— begin Given entries —

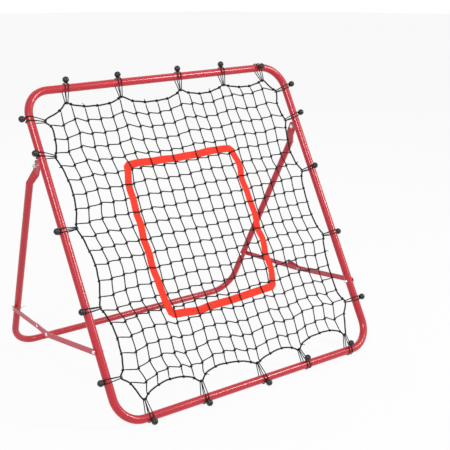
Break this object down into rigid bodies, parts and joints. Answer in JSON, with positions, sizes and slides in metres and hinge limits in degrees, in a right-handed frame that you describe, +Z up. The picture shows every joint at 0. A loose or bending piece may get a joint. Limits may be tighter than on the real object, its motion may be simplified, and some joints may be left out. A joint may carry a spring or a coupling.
{
  "type": "pitch back rebounder",
  "caption": "Ball rebounder: a square tube frame leaning on a folding U-shaped stand, with a knotted net on ball bungees and a ribbon target square",
  "frame": {"origin": "on the ground under the middle of the object's bounding box", "axes": "+Z up, +X along the frame's width to the right seen from the front, the net faces -Y and the stand opens to +Y"},
  "size_m": [1.0449, 0.7746, 0.9228],
  "materials": {
    "frame_red": "glossy red powder coat on steel tube",
    "brace_red": "paler red coat on flat steel bar",
    "net_cord": "knotted black net cord",
    "border_rope": "laid black rope",
    "target_ribbon": "woven orange-red ribbon",
    "elastic_cord": "braided black elastic cord",
    "bungee_ball": "black moulded ball",
    "fastener": "bright zinc plated steel"
  },
  "bodies": {
    "frame": {"left_upper_corner": "frame_red", "right_upper_corner": "frame_red", "left_side_tube": "frame_red", "right_side_tube": "frame_red", "left_lower_corner": "frame_red", "right_lower_corner": "frame_red", "net": "net_cord", "border_rope": "border_rope", "target_ribbon": "target_ribbon", "top_bungees": "elastic_cord", "bottom_bungees": "elastic_cord", "left_bungees": "elastic_cord", "right_bungees": "elastic_cord", "top_balls": "bungee_ball", "bottom_balls": "bungee_ball", "left_balls": "bungee_ball", "right_balls": "bungee_ball", "hinge_bolts": "fastener", "hinge_washers": "fastener", "hinge_nuts": "fastener", "front_brace_bolts": "fastener", "front_brace_nuts": "fastener"},
    "stand": {"left_leg": "frame_red", "right_leg": "frame_red", "rear_brace_bolts": "fastener", "rear_brace_washers": "fastener", "rear_brace_nuts": "fastener"},
    "left_front_brace": {"left_front_bar": "brace_red", "left_knee_rivet": "brace_red", "left_stop_stud": "brace_red"},
    "right_front_brace": {"right_front_bar": "brace_red", "right_knee_rivet": "brace_red", "right_stop_stud": "brace_red"},
    "left_rear_brace": {"left_rear_bar": "brace_red", "left_knee_cap": "brace_red"},
    "right_rear_brace": {"right_rear_bar": "brace_red", "right_knee_cap": "brace_red"}
  },
  "joints": [
    {"name": "stand_fold", "type": "hinge", "parent": "frame", "child": "stand", "pos_m": [0, 0.06109, 0.68702], "axis": [-1, 0, 0], "range_deg": [0, 54]},
    {"name": "left_front_pivot", "type": "hinge", "parent": "frame", "child": "left_front_brace", "pos_m": [-0.5, -0.24477, 0.20632], "axis": [1, 0, 0], "range_deg": [0, 54.2]},
    {"name": "right_front_pivot", "type": "hinge", "parent": "frame", "child": "right_front_brace", "pos_m": [0.5, -0.24477, 0.20632], "axis": [1, 0, 0], "range_deg": [0, 54.2]},
    {"name": "left_rear_pivot", "type": "hinge", "parent": "stand", "child": "left_rear_brace", "pos_m": [-0.485, 0.3041, 0.1659], "axis": [-1, 0, 0], "range_deg": [0, 70.4]},
    {"name": "right_rear_pivot", "type": "hinge", "parent": "stand", "child": "right_rear_brace", "pos_m": [0.485, 0.3041, 0.1659], "axis": [-1, 0, 0], "range_deg": [0, 70.4]}
  ],
  "couplings": [
    {"joint": "left_front_pivot", "follows": "stand_fold", "ratio": 1.0029},
    {"joint": "right_front_pivot", "follows": "stand_fold", "ratio": 1.0029},
    {"joint": "left_rear_pivot", "follows": "stand_fold", "ratio": 1.3034},
    {"joint": "right_rear_pivot", "follows": "stand_fold", "ratio": 1.3034}
  ]
}
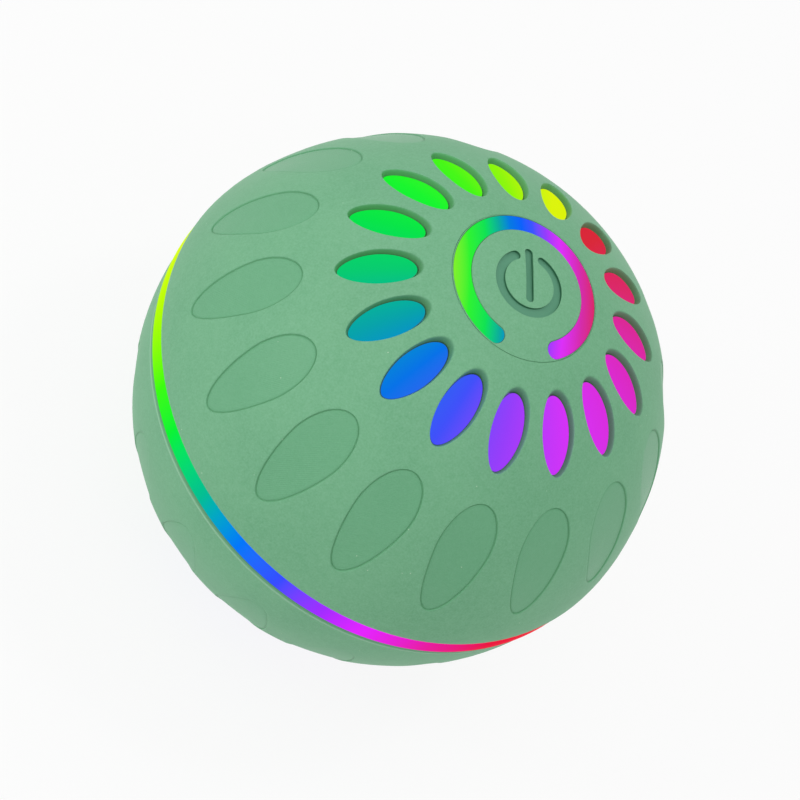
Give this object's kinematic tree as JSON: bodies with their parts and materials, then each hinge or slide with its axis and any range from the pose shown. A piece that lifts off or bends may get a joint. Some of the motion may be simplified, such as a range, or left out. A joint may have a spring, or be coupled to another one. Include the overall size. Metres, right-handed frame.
{
  "type": "smart dog ball",
  "caption": "Self-rolling lit play ball for dogs: windowed soft skins over a translucent shell, with a power button and ring light on top.",
  "frame": {"origin": "centre of the ball", "axes": "+Z along the polar axis out of the power button, +Y the upright direction of the power sign"},
  "size_m": [0.08, 0.08, 0.0784],
  "materials": {
    "skin": "matte moulded skin",
    "button": "matte moulded skin",
    "translucent": "frosted translucent",
    "seal": "matte",
    "nylon": "satin moulded",
    "board": "solder resist over laminate",
    "chip": "satin moulded",
    "led": "glossy moulded",
    "steel": "plated",
    "brass": "turned",
    "zinc": "bare casting",
    "battery": "shrink sleeve",
    "chassis": "moulded",
    "lead_red": "insulated wire",
    "lead_black": "insulated wire",
    "lead_white": "insulated wire"
  },
  "bodies": {
    "ball": {"top_skin": "skin", "bottom_skin": "skin", "top_shell": "translucent", "bottom_shell": "translucent", "light_band": "translucent", "ring_light_guide": "translucent", "upper_seal": "seal", "lower_seal": "seal", "button_seal": "seal", "battery_strap": "nylon", "gearbox_cover": "nylon", "battery_connector": "nylon", "button_board": "board", "main_board": "board", "charge_board": "board", "switch_body": "chip", "controller_chip": "chip", "motion_sensor": "chip", "motor_end_cap": "chip", "top_led_1": "led", "top_led_2": "led", "top_led_3": "led", "top_led_4": "led", "shell_screw_1": "steel", "shell_screw_2": "steel", "shell_screw_3": "steel", "button_board_screw_1": "steel", "button_board_screw_2": "steel", "strap_screw_1": "steel", "strap_screw_2": "steel", "motor_screw_1": "steel", "motor_screw_2": "steel", "gearbox_screw_1": "steel", "gearbox_screw_2": "steel", "gearbox_screw_3": "steel", "main_board_screw_1": "steel", "main_board_screw_2": "steel", "charge_board_screw_1": "steel", "charge_board_screw_2": "steel", "motor_can": "steel", "idler_pin": "steel", "usb_port": "steel", "upper_bush": "brass", "lower_bush": "brass", "battery_cell": "battery", "chassis_plate": "chassis", "battery_lead": "lead_red", "motor_lead": "lead_black", "button_lead": "lead_white", "charge_lead": "lead_white"},
    "button": {"button_cap": "button", "switch_plunger": "nylon"},
    "hammer": {"output_shaft": "steel", "output_gear": "nylon", "hammer_weight": "zinc", "hammer_nut": "steel"},
    "idler": {"idler_gear": "nylon"},
    "rotor": {"motor_pinion": "brass", "motor_shaft": "steel"},
    "plug": {"port_plug": "skin"}
  },
  "joints": [
    {"name": "button_press", "type": "slide", "parent": "ball", "child": "button", "axis": [0, 0, -1], "range_m": [0, 0.0005], "stiffness_N_per_m": 3000, "springref_m": -0.0003},
    {"name": "hammer_spin", "type": "hinge", "parent": "ball", "child": "hammer", "pos_m": [0, 0, 0], "axis": [0, 0, 1], "continuous": true},
    {"name": "idler_spin", "type": "hinge", "parent": "ball", "child": "idler", "pos_m": [-0.00808, 0.01044, 0], "axis": [0, 0, 1], "continuous": true},
    {"name": "motor_spin", "type": "hinge", "parent": "ball", "child": "rotor", "pos_m": [-0.014, 0, 0], "axis": [0, 0, 1], "continuous": true},
    {"name": "plug_pull", "type": "slide", "parent": "ball", "child": "plug", "axis": [0, 0, -1], "range_m": [0, 0.0042]}
  ],
  "couplings": [
    {"joint": "idler_spin", "follows": "hammer_spin", "ratio": -3.4},
    {"joint": "motor_spin", "follows": "hammer_spin", "ratio": 10.2}
  ]
}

— end Given entries —

» Required work
The full set of records should be duplicated exactly.

» The result
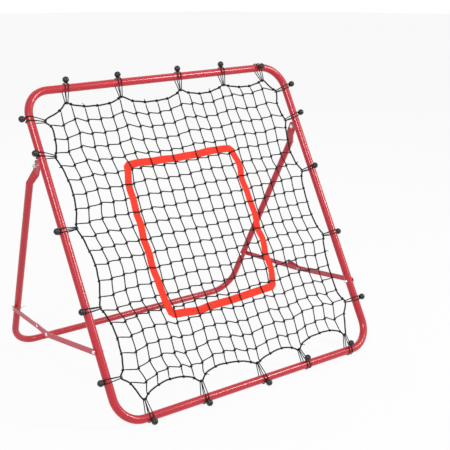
Break this object down into rigid bodies, parts and joints. Answer in JSON, with positions, sizes and slides in metres and hinge limits in degrees, in a right-handed frame that you describe, +Z up. The picture shows every joint at 0. A loose or bending piece may get a joint. Limits may be tighter than on the real object, its motion may be simplified, and some joints may be left out. A joint may carry a spring or a coupling.
{
  "type": "pitch back rebounder",
  "caption": "Ball rebounder: a square tube frame leaning on a folding U-shaped stand, with a knotted net on ball bungees and a ribbon target square",
  "frame": {"origin": "on the ground under the middle of the object's bounding box", "axes": "+Z up, +X along the frame's width to the right seen from the front, the net faces -Y and the stand opens to +Y"},
  "size_m": [1.0449, 0.7746, 0.9228],
  "materials": {
    "frame_red": "glossy red powder coat on steel tube",
    "brace_red": "paler red coat on flat steel bar",
    "net_cord": "knotted black net cord",
    "border_rope": "laid black rope",
    "target_ribbon": "woven orange-red ribbon",
    "elastic_cord": "braided black elastic cord",
    "bungee_ball": "black moulded ball",
    "fastener": "bright zinc plated steel"
  },
  "bodies": {
    "frame": {"left_upper_corner": "frame_red", "right_upper_corner": "frame_red", "left_side_tube": "frame_red", "right_side_tube": "frame_red", "left_lower_corner": "frame_red", "right_lower_corner": "frame_red", "net": "net_cord", "border_rope": "border_rope", "target_ribbon": "target_ribbon", "top_bungees": "elastic_cord", "bottom_bungees": "elastic_cord", "left_bungees": "elastic_cord", "right_bungees": "elastic_cord", "top_balls": "bungee_ball", "bottom_balls": "bungee_ball", "left_balls": "bungee_ball", "right_balls": "bungee_ball", "hinge_bolts": "fastener", "hinge_washers": "fastener", "hinge_nuts": "fastener", "front_brace_bolts": "fastener", "front_brace_nuts": "fastener"},
    "stand": {"left_leg": "frame_red", "right_leg": "frame_red", "rear_brace_bolts": "fastener", "rear_brace_washers": "fastener", "rear_brace_nuts": "fastener"},
    "left_front_brace": {"left_front_bar": "brace_red", "left_knee_rivet": "brace_red", "left_stop_stud": "brace_red"},
    "right_front_brace": {"right_front_bar": "brace_red", "right_knee_rivet": "brace_red", "right_stop_stud": "brace_red"},
    "left_rear_brace": {"left_rear_bar": "brace_red", "left_knee_cap": "brace_red"},
    "right_rear_brace": {"right_rear_bar": "brace_red", "right_knee_cap": "brace_red"}
  },
  "joints": [
    {"name": "stand_fold", "type": "hinge", "parent": "frame", "child": "stand", "pos_m": [0, 0.06109, 0.68702], "axis": [-1, 0, 0], "range_deg": [0, 54]},
    {"name": "left_front_pivot", "type": "hinge", "parent": "frame", "child": "left_front_brace", "pos_m": [-0.5, -0.24477, 0.20632], "axis": [1, 0, 0], "range_deg": [0, 54.2]},
    {"name": "right_front_pivot", "type": "hinge", "parent": "frame", "child": "right_front_brace", "pos_m": [0.5, -0.24477, 0.20632], "axis": [1, 0, 0], "range_deg": [0, 54.2]},
    {"name": "left_rear_pivot", "type": "hinge", "parent": "stand", "child": "left_rear_brace", "pos_m": [-0.485, 0.3041, 0.1659], "axis": [-1, 0, 0], "range_deg": [0, 70.4]},
    {"name": "right_rear_pivot", "type": "hinge", "parent": "stand", "child": "right_rear_brace", "pos_m": [0.485, 0.3041, 0.1659], "axis": [-1, 0, 0], "range_deg": [0, 70.4]}
  ],
  "couplings": [
    {"joint": "left_front_pivot", "follows": "stand_fold", "ratio": 1.0029},
    {"joint": "right_front_pivot", "follows": "stand_fold", "ratio": 1.0029},
    {"joint": "left_rear_pivot", "follows": "stand_fold", "ratio": 1.3034},
    {"joint": "right_rear_pivot", "follows": "stand_fold", "ratio": 1.3034}
  ]
}
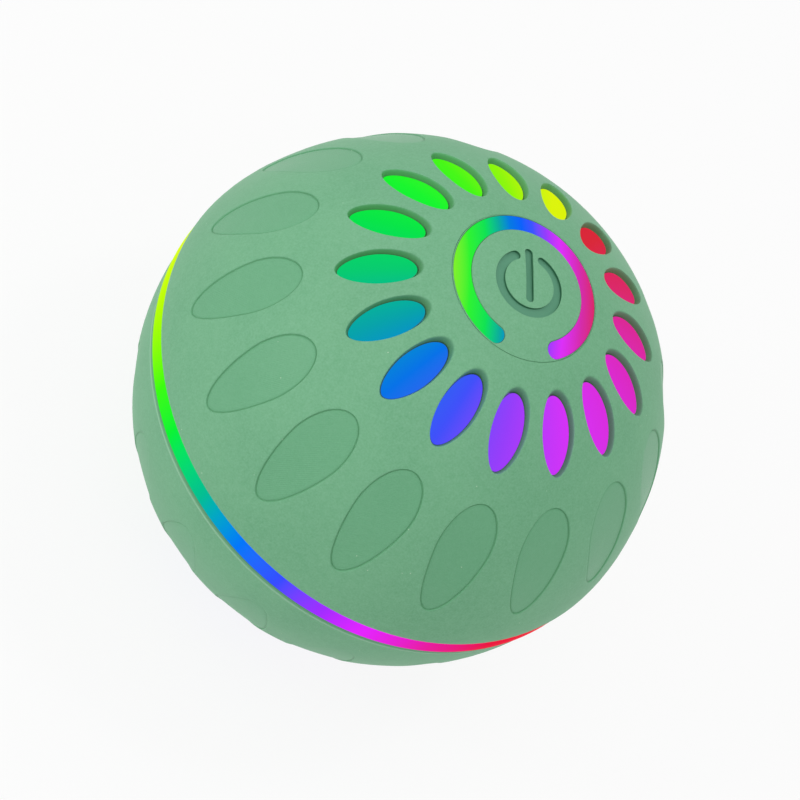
Give this object's kinematic tree as JSON: bodies with their parts and materials, then each hinge or slide with its axis and any range from the pose shown. A piece that lifts off or bends may get a joint. Some of the motion may be simplified, such as a range, or left out. A joint may have a spring, or be coupled to another one. Include the overall size. Metres, right-handed frame.
{
  "type": "smart dog ball",
  "caption": "Self-rolling lit play ball for dogs: windowed soft skins over a translucent shell, with a power button and ring light on top.",
  "frame": {"origin": "centre of the ball", "axes": "+Z along the polar axis out of the power button, +Y the upright direction of the power sign"},
  "size_m": [0.08, 0.08, 0.0784],
  "materials": {
    "skin": "matte moulded skin",
    "button": "matte moulded skin",
    "translucent": "frosted translucent",
    "seal": "matte",
    "nylon": "satin moulded",
    "board": "solder resist over laminate",
    "chip": "satin moulded",
    "led": "glossy moulded",
    "steel": "plated",
    "brass": "turned",
    "zinc": "bare casting",
    "battery": "shrink sleeve",
    "chassis": "moulded",
    "lead_red": "insulated wire",
    "lead_black": "insulated wire",
    "lead_white": "insulated wire"
  },
  "bodies": {
    "ball": {"top_skin": "skin", "bottom_skin": "skin", "top_shell": "translucent", "bottom_shell": "translucent", "light_band": "translucent", "ring_light_guide": "translucent", "upper_seal": "seal", "lower_seal": "seal", "button_seal": "seal", "battery_strap": "nylon", "gearbox_cover": "nylon", "battery_connector": "nylon", "button_board": "board", "main_board": "board", "charge_board": "board", "switch_body": "chip", "controller_chip": "chip", "motion_sensor": "chip", "motor_end_cap": "chip", "top_led_1": "led", "top_led_2": "led", "top_led_3": "led", "top_led_4": "led", "shell_screw_1": "steel", "shell_screw_2": "steel", "shell_screw_3": "steel", "button_board_screw_1": "steel", "button_board_screw_2": "steel", "strap_screw_1": "steel", "strap_screw_2": "steel", "motor_screw_1": "steel", "motor_screw_2": "steel", "gearbox_screw_1": "steel", "gearbox_screw_2": "steel", "gearbox_screw_3": "steel", "main_board_screw_1": "steel", "main_board_screw_2": "steel", "charge_board_screw_1": "steel", "charge_board_screw_2": "steel", "motor_can": "steel", "idler_pin": "steel", "usb_port": "steel", "upper_bush": "brass", "lower_bush": "brass", "battery_cell": "battery", "chassis_plate": "chassis", "battery_lead": "lead_red", "motor_lead": "lead_black", "button_lead": "lead_white", "charge_lead": "lead_white"},
    "button": {"button_cap": "button", "switch_plunger": "nylon"},
    "hammer": {"output_shaft": "steel", "output_gear": "nylon", "hammer_weight": "zinc", "hammer_nut": "steel"},
    "idler": {"idler_gear": "nylon"},
    "rotor": {"motor_pinion": "brass", "motor_shaft": "steel"},
    "plug": {"port_plug": "skin"}
  },
  "joints": [
    {"name": "button_press", "type": "slide", "parent": "ball", "child": "button", "axis": [0, 0, -1], "range_m": [0, 0.0005], "stiffness_N_per_m": 3000, "springref_m": -0.0003},
    {"name": "hammer_spin", "type": "hinge", "parent": "ball", "child": "hammer", "pos_m": [0, 0, 0], "axis": [0, 0, 1], "continuous": true},
    {"name": "idler_spin", "type": "hinge", "parent": "ball", "child": "idler", "pos_m": [-0.00808, 0.01044, 0], "axis": [0, 0, 1], "continuous": true},
    {"name": "motor_spin", "type": "hinge", "parent": "ball", "child": "rotor", "pos_m": [-0.014, 0, 0], "axis": [0, 0, 1], "continuous": true},
    {"name": "plug_pull", "type": "slide", "parent": "ball", "child": "plug", "axis": [0, 0, -1], "range_m": [0, 0.0042]}
  ],
  "couplings": [
    {"joint": "idler_spin", "follows": "hammer_spin", "ratio": -3.4},
    {"joint": "motor_spin", "follows": "hammer_spin", "ratio": 10.2}
  ]
}